Thursday, September 19, 2019
Opening paragraphs.................
The world had changes. Paradise had changed. Most significantly for Jesse Stone, his life had been turned upside down. He was a man wise enough to know that live comes with only one guarantee—that it would someday end. As a Robbery-Homicide detective for the LAPD and as the longtime chief of the Paradise PD he had seen ample proof of that solitary guarantee written in blood, in wrecked bodies, and in grief. It wasn't that long ago that his fiancee's murder had given Jesse all the proof he could ever need. He remembered an old Hebrew proverb about how people's planning for their futures was God's favorite joke. Still, at an age when most men were steeped in haunting regrets of what could have been and what they might have done, Jesse had been given the most unexpected gift a loner like him could receive.
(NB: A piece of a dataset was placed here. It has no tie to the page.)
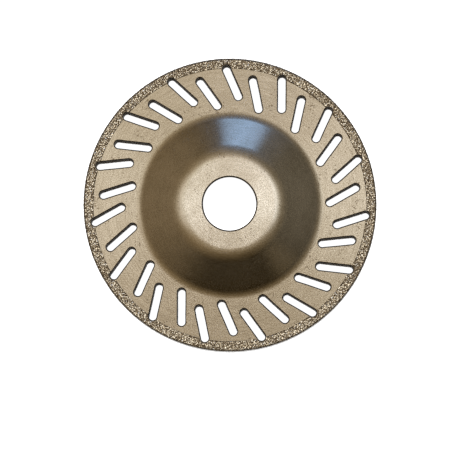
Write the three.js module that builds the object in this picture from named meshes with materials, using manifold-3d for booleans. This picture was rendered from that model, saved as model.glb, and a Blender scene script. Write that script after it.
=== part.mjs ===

Cole Slayton, Jesse's son, had arrived in town just as Paradise was shedding its old skin and transforming itself into the place Jesse was currently seeing through the night-darkened windows of his latest Ford Explorer.
Reed Farrel Coleman, Robert B. Parker's The Bitterest Pill
Count me among those who like it when the estate of a dead author hires a living author to continue the lives of the dead author's characters. Coleman writes nothing like Parker, as evidenced by the opening paragraph, but he writes well. Hope his sixth effort with Jesse Store is as enjoyable as his first five.